Estimate effort for agile development

Once the product features have been sketched out, if falls to the project team to figure out what it will take to deliver them.

Effort estimates are almost always more accurate when they address small, discrete chunks of work. But you need to forecast effort for a large, complex undertaking. TeamForge helps bridge this gap by dynamically calculating effort estimates at multiple levels.

There are two ways to determine the effort involved in an artifact:

  • Break the work down into discrete chunks, then use your experience and judgment to come up with a real-world estimate for this artifact.
  • Have the effort estimates for all the artifact's children (if any) automatically added and shown in this artifact.

You will be using a combination of these techniques as you work through the estimating process.

Analyzing the work is an iterative, interactive process. As you go through it, you'll find your effort estimates changing shape in response to feedback from scoping the product and planning out the work.

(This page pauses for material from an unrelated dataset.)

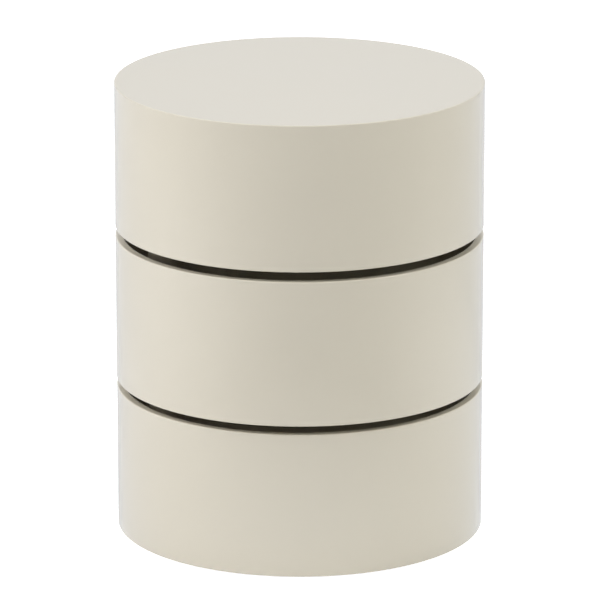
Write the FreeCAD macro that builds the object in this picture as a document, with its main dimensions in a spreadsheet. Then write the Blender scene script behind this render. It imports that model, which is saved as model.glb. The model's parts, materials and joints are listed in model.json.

  1. With your team, review the artifacts the product owner has created. How much effort will each one require? Do any of them require special skills or training? Record your observations about each artifact in its Comment field.
    Note: This is a rough cut. Don't try to come up with a final effort estimate yet.
  2. For each user story, identify the specific tasks that will be required. Create an artifact to contain each of these tasks. Declare each of these task artifacts a "child" of the initial artifact. Now you can attempt to estimate the work involved in each task artifact. This will be the raw material for your higher-level effort estimates and progress tracking.
  3. Back in the "parent" artifact, select Sum effort from children. Now this artifact's effort field shows the total of the effort units assigned to each of its "children."
    Note: If an artifact has children that belong to another project, the effort value for those child artifacts is not counted.
  4. As you proceed, you will find the overall picture taking on definition. Relationships among artifacts will emerge, and many of them will seem to fall into one one logical group or another. Let these groupings determine the names and purposes of your planning folders.